To capitalize on the e-commerce sector, Elektra restructured its online store in 2017, transforming it into an e-commerce platform. A year later, the company was awarded the title of e-commerce leader in retail in Mexico by the Mexican Association of Online Sales (AMVO) and the Latin American Institute of Electronic Commerce (eCommerce Institute).

=== Present ===
In 2022, Elektra ranked 73rd on Expansión magazine's list of the 500 most important companies in Mexico. A year later, it was included in Time magazine's ranking of the best companies in the world, compiled in partnership with the data provider Statista.

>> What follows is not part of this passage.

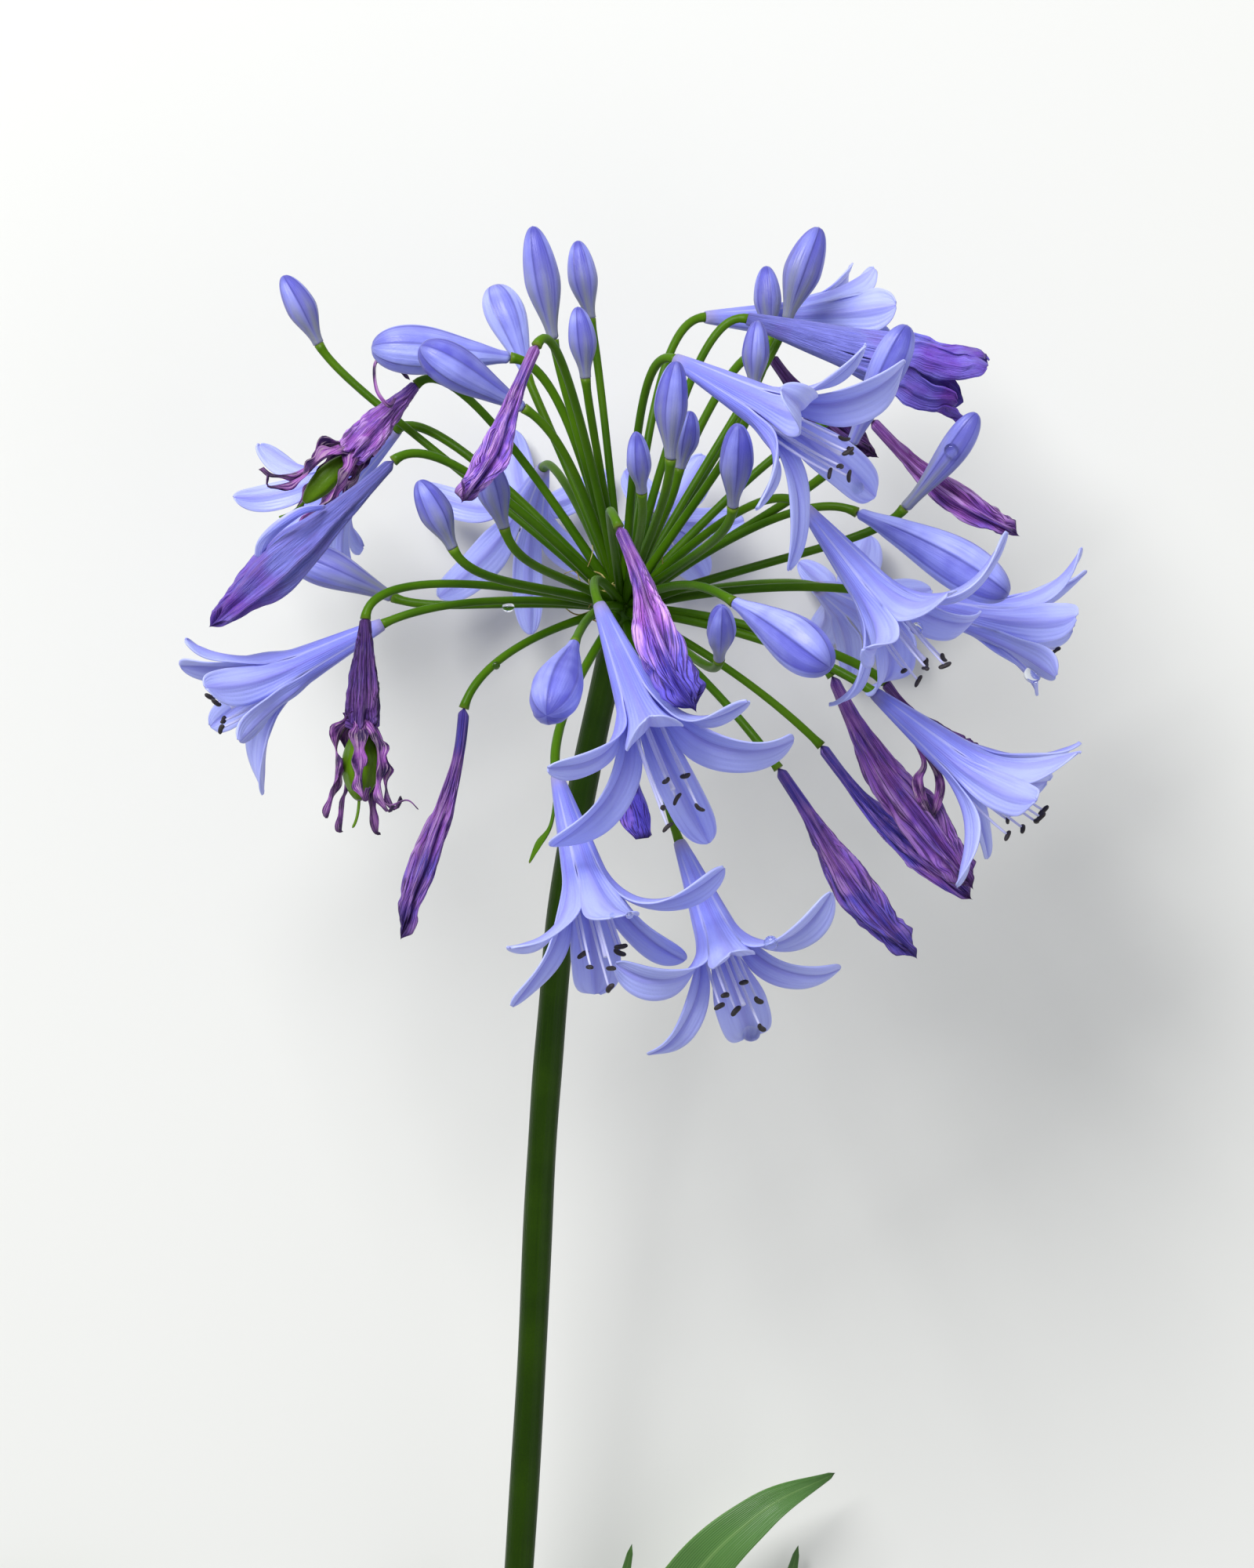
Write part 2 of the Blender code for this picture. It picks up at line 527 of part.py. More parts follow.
def ribbon_mesh(bloom, index, start, reach):
    """A dried lobe: a narrow blade that bows round the seed pod and curls at its end."""
    draw = random.Random(f"{bloom.name} ribbon {index}")
    heading = 2 * math.pi * (index + 0.5 * draw.random()) / TEPALS
    outwards = Vector((math.cos(heading), math.sin(heading), 0))
    sideways = Vector((-math.sin(heading), math.cos(heading), 0))
    bow = draw.uniform(*RIBBON_BOW) * MM
    curl = draw.uniform(*RIBBON_CURL) * MM
    long_share = draw.uniform(*RIBBON_REACH)
    shape = bmesh.new()
    grid = bmesh.ops.create_grid(shape, x_segments=1, y_segments=RIBBON_ROWS, size=1)
    for vertex in grid["verts"]:
        share = (vertex.co.y + 1) / 2
        radius = RIBBON_ROOT_RADIUS + (bow - RIBBON_ROOT_RADIUS) * smoothstep(share / 0.35)
        radius += curl * max(0.0, share - RIBBON_CURL_START) ** 2 / (1 - RIBBON_CURL_START) ** 2
        half = RIBBON_HALF_WIDTH - RIBBON_NARROWING * share
        height = start + (reach - start) * share * long_share
        vertex.co = outwards * radius + sideways * vertex.co.x * half + Vector((0, 0, height))
    blade = bpy.data.objects.new("ribbon", mesh_from(shape, "ribbon"))
    bpy.context.scene.collection.objects.link(blade)
    thicken(blade, RIBBON_THICKNESS)
    graph = bpy.context.evaluated_depsgraph_get()
    solid = bpy.data.meshes.new_from_object(blade.evaluated_get(graph))
    bpy.data.objects.remove(blade)
    return solid


def podded_flower(bloom, collection):
    """A dried flower split into ribbons round the green seed pod, and the pod itself."""
    length, girth = bloom.length * MM, bloom.shape * MM
    tube_end = DRIED_TUBE_SHARE * length

    def tube_outline(turn, share):
        swell = TUBE_FOOT_RADIUS + (girth - TUBE_FOOT_RADIUS) * smoothstep(share / 0.8)
        folded = 1 + DRIED_FOLD * math.cos(TEPALS * turn) * smoothstep(share * 2)
        closed = smoothstep(share / ROUND_END) * smoothstep((1 - share) / BLUNT_END)
        radius = swell * folded * closed
        return Vector((radius * math.cos(turn), radius * math.sin(turn), share * tube_end))

    def pod_outline(turn, share):
        swell = POD_RADIUS * math.sin(math.pi * (0.04 + 0.96 * share)) ** 0.6
        radius = swell * (1 + POD_RIDGE * math.cos(3 * turn))
        height = tube_end + CLEARANCE + share * POD_LENGTH_SHARE * length
        return Vector((radius * math.cos(turn), radius * math.sin(turn), height))

    made = add_mesh(bloom.name, spindle(bloom.name, *DRIED_MESH, tube_outline), "faded", collection)
    fuse(made, [ribbon_mesh(bloom, index, tube_end - RIBBON_ROOT, length) for index in range(TEPALS)])
    made.matrix_world = place_of(bloom)
    pod_mesh = spindle("pod", *POD_MESH, pod_outline)
    pod = add_mesh(bloom.name.replace("podded", "pod"), pod_mesh, "pod", collection)
    pod.matrix_world = place_of(bloom)


def stalk_line(bloom):
    """The middle line of a flower's stalk, from inside the dome to just short of the flower's foot."""
    axis = Vector(bloom.aim).normalized()
    seat = Vector(bloom.seat) * MM
    end = seat - axis * CLEARANCE
    before = seat - axis * STALK_BEND
    arch = Vector((0, 1, 0.3)) * STALK_ARCH
    early = before * STALK_STRAIGHT_SHARE + arch
    start = early.normalized() * STALK_ROOT_SHARE * DOME_RADIUS
    line = []
    for step in range(STALK_POINTS):
        t = 1 - (1 - step / (STALK_POINTS - 1)) ** STALK_STEP_POWER
        line.append(HEAD_CENTRE + start * (1 - t) ** 3 + early * 3 * t * (1 - t) ** 2
                    + before * 3 * t ** 2 * (1 - t) + end * t ** 3)
    return line


def flower_stalks(collection):
    """The dome and all the flower stalks, which grow from it as one body."""
    shape = bmesh.new()
    bmesh.ops.create_uvsphere(shape, u_segments=12, v_segments=8, radius=DOME_RADIUS,
                              matrix=Matrix.Translation(HEAD_CENTRE))
    stalks = add_mesh("flower_stalks", mesh_from(shape, "flower_stalks"), "stalk", collection)
    radii = [STALK_RADIUS] * (STALK_POINTS - 1) + [STALK_RADIUS * STALK_END_SHARE]
    fuse(stalks, [tube_mesh("stalk", stalk_line(bloom), radii, 0) for bloom in BLOOMS])


def stem_points():
    """The stem's middle line, from just under the dome down into the foot."""
    points = [HEAD_CENTRE + Vector(point) * MM for point in STEM_LINE]
    down = (points[1] - HEAD_CENTRE).normalized()
    points[0] = HEAD_CENTRE + down * (DOME_RADIUS + CLEARANCE)
    return smooth_line(points, STEM_POINTS)


def stem(collection):
    """The tall bare stem that carries the head."""
    line = stem_points()
    radii = [STEM_TOP_RADIUS + (STEM_FOOT_RADIUS - STEM_TOP_RADIUS) * number / (len(line) - 1)
             for number in range(len(line))]
    add_mesh("stem", tube_mesh("stem", line, radii, STEM_BEVEL_RESOLUTION), "stalk", collection)


def cutter(name, mesh, collection):
    """A helper that cuts another piece and isn't part of the plant."""
    made = bpy.data.objects.new(name, mesh)
    made.hide_render = True
    made.display_type = "WIRE"
    collection.objects.link(made)
    return made


def foot(collection, cutters):
    """The joined leaf bases, cut straight through, with a socket for the stem and a flat spot to lie on."""
    middle = Matrix.Translation((0, 0, FOOT_HEIGHT / 2 - FOOT_FLAT_DEPTH))
    oval = Matrix.Diagonal((1, 1, FOOT_HEIGHT / FOOT_WIDTH, 1))
    shape = bmesh.new()
    bmesh.ops.create_cone(shape, segments=FOOT_SIDES, cap_ends=True, radius1=FOOT_CUT_SHARE * FOOT_WIDTH / 2,
                          radius2=FOOT_WIDTH / 2, depth=FOOT_LENGTH,
                          matrix=middle @ oval @ Matrix.Rotation(-math.pi / 2, 4, "X"))
    made = add_mesh("leaf_base", mesh_from(shape, "leaf_base"), "foot", collection)
    ground = bmesh.new()
    bmesh.ops.create_cube(ground, size=1, matrix=Matrix.Translation((0, 0, -FOOT_HEIGHT / 2))
                          @ Matrix.Diagonal((2 * FOOT_WIDTH, 2 * FOOT_LENGTH, FOOT_HEIGHT, 1)))
    line = stem_points()
    way = (line[-1] - line[-2]).normalized()
    hole = tube_mesh("stem_hole", [line[-1] - way * SOCKET_LENGTH, line[-1] + way * CLEARANCE],
                     [STEM_FOOT_RADIUS + CLEARANCE] * 2, STEM_BEVEL_RESOLUTION)
    for name, mesh in (("ground_cutter", mesh_from(ground, "ground")), ("stem_cutter", hole)):
        cut = made.modifiers.new(name, "BOOLEAN")
        cut.operation = "DIFFERENCE"
        cut.object = cutter(name, mesh, cutters)


def leaf(name, collection):
    """A strap leaf: a channelled blade that narrows to a soft point."""
    points, half_widths = LEAVES[name]
    line = smooth_line([Vector(point) * MM for point in points], LEAF_ROWS + 1)
    widths = smooth_line([Vector((width * MM, 0, 0)) for width in half_widths], LEAF_ROWS + 1)
    shape = bmesh.new()
    grid = bmesh.ops.create_grid(shape, x_segments=2, y_segments=LEAF_ROWS, size=1)
    for vertex in grid["verts"]:
        row = round((vertex.co.y + 1) / 2 * LEAF_ROWS)
        ahead = line[min(row + 1, LEAF_ROWS)] - line[max(row - 1, 0)]
        sideways = ahead.cross(Vector((0, 0, 1))).normalized()
        across = round(vertex.co.x)
        half = max(widths[row].x, LEAF_TIP_HALF_WIDTH)
        lift = LEAF_CHANNEL * half * abs(across)
        vertex.co = line[row] + sideways * across * half + Vector((0, 0, lift))
    thicken(add_mesh(name, mesh_from(shape, name), "leaf", collection), LEAF_THICKNESS)


def main():
    """Builds the whole plant."""
    clear_scene()
    plant = collection_named("agapanthus_plant")
    cutters = collection_named("cutters")
    makers = {"open": open_flower, "bud": bud, "small_bud": bud, "closing": faded_flower,
              "wilting": faded_flower, "faded": faded_flower, "podded": podded_flower}
    for bloom in BLOOMS:
        makers[bloom.kind](bloom, plant)
    flower_stalks(plant)
    stem(plant)
    foot(plant, cutters)
    for name in LEAVES:
        leaf(name, plant)
    for piece in plant.objects:
        piece.data.shade_smooth()
        piece.data.set_sharp_from_angle(angle=SHARP_ANGLE)


main()
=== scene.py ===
"""Dresses the cut agapanthus plant in fine flowers, buds, stalks, stem and leaves."""

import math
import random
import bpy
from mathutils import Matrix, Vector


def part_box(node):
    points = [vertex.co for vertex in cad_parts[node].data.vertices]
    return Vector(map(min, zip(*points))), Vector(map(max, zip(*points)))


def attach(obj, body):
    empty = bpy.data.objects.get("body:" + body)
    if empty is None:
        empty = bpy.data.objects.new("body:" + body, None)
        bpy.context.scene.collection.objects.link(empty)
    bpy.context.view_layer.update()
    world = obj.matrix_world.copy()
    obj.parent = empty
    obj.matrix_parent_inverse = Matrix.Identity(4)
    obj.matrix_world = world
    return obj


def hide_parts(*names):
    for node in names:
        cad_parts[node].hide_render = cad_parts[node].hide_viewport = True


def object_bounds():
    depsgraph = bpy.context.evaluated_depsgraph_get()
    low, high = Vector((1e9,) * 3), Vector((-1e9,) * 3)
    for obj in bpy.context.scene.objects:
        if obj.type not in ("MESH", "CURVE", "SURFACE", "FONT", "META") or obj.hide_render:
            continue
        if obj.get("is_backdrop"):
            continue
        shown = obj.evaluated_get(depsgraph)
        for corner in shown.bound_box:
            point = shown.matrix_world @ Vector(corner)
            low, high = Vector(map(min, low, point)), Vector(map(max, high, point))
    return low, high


bl_info = {
    "name": "Agapanthus plant",
    "version": (1, 0, 0),
    "blender": (4, 5, 0),
    "location": "3D View > Sidebar > Agapanthus",
    "description": "Adds the flowers, buds, stalks, stem and leaves of a cut agapanthus",
    "category": "Add Mesh",
}

from collections import namedtuple

import bmesh
import bpy
from bpy.props import FloatProperty, FloatVectorProperty, PointerProperty
from bpy.types import Operator, Panel, PropertyGroup
from mathutils import Matrix, Vector, noise

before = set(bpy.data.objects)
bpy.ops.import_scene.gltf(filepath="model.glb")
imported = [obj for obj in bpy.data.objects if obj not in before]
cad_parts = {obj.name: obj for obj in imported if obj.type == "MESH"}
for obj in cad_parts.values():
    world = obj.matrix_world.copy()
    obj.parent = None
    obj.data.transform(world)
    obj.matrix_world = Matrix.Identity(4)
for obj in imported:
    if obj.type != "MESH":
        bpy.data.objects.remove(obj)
CAD_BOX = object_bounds()

MM = 0.001
BODY = "root"
UP = Vector((0, 0, 1))

# The frame's own sizes and places
CLEARANCE = 0.3 * MM
HEAD_CENTRE = Vector((35, 358, 85)) * MM
DOME_RADIUS = 5.0 * MM
STEM_FOOT_RADIUS = 3.5 * MM
STEM_TOP_RADIUS = 3.2 * MM
# The stem's middle line, in mm from the head's centre, from the dome down to the foot
STEM_LINE = [(-1, -5, -1), (-7, -30, -6), (-13, -62, -13), (-16, -92, -19), (-18.5, -125, -26),
             (-21, -175, -36), (-25, -235, -49), (-30, -300, -62.5), (-34.5, -356, -74)]
STALK_BEND = 9 * MM
STALK_ARCH = 3 * MM
STALK_STRAIGHT_SHARE = 0.62
STALK_LAP = 0.5 * MM
GROWS_UP = Vector((0, 0.95, 0.3))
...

According to the 2022 annual report, the company operates 1,275 points of contact, with 1,167 located in Mexico and 108 in Guatemala and Honduras. It also has twelve distribution centers in Mexico and seven in Central America.

== Products and services ==
Elektra initially focused on the sale of radio and television equipment, but over time, it expanded its product and service portfolio. At the present, it specializes in household appliances, consumer electronics, furniture, motorcycles, mobile phones, toys, computer systems, bicycles, electronic funds transfers, extended warranties, and more. According to official company data, Elektra sells nearly 1 in 4 televisions, 1 in 5 refrigerators, and 7 out of 10 motorcycles in Mexico.

Elektra's products primarily target the C and D+ segments of the population, representing middle to lower-income groups, while the products offered by the Salinas & Rocha chain target the C+ and C socioeconomic levels.

== Sustainability and ethical values ==
As part of Grupo Salinas, in 2018, Elektra joined the United Nations Global Compact, committing to its ten principles in areas such as human rights, labor, the environment, and anti-corruption. According to official data, the company has invested 113 million Mexican pesos in environmental management, with 35% of the energy used in its processes coming from renewable sources. Elektra also adopted the recommendations of the Task Force on Climate-related Financial Disclosures for the "analysis of climate change risks and opportunities". In 2022, Elektra was recognized with the Socially Responsible Company (ESR, by its Spanish acronym) distinction, awarded by the Mexican Center for Philanthropy (CEMEFI, by its Spanish acronym).

Elektra has worked closely with the Fundación Azteca campaign, a corporate social responsibility organization founded in 1997 by Grupo Salinas, on various social outreach and environmental protection programs in Mexico and Central America.

== Rankings ==

=== MERCO (2024) ===

- Elektra entered the list of the 100 companies with the best corporate reputation in Mexico for the first time, ranking 98th, in the Corporate Reputation Business Monitor (in Spanish: MERCO-Monitor Empresarial de Reputación Corporativa).

=== FXC Intelligence ===

- Elektra, as part of Grupo Elektra, was recognized for its global leadership in remittances with its inclusion in FXC Intelligence's Top 100.

== Awards and Distinctions ==

| Year | Award and/or Organizer | Category | Ref. |
| 2018 | eCommerce Awards Mexico | Leading eCommerce retailer in Mexico |  |
| 2020 | Great Place to Work | Part of the list of the best companies to work for in Mexico |  |
| 2022 | ESR Distinctive | Part of the list of the leading companies in sustainability |  |
| Expansión Magazine | Part of the list of the most important companies in Mexico |  |
| 2023 | Time (magazine) and Statista | Part of the list of the World's Best Companies in 2023 |  |
| Merco Talent Ranking | Part of the list of companies with the greatest ability to attract and retain talent |  |
| Merco Companies and Leaders Ranking | Part of the list of the top 10 self-service and departmental companies |  |
| 2024 | AMCO | Elektra received the AMCO Award in the Communication Strategy category for the campaign “Y fuimos felices”. |  |
Elektra received the AMCO Award in the Communication Execution category for the campaign “Y fuimos felices”.
Elektra received the AMCO Award in the Internal Communication Strategy category for the campaign “Capitalízate de elektra.mx”.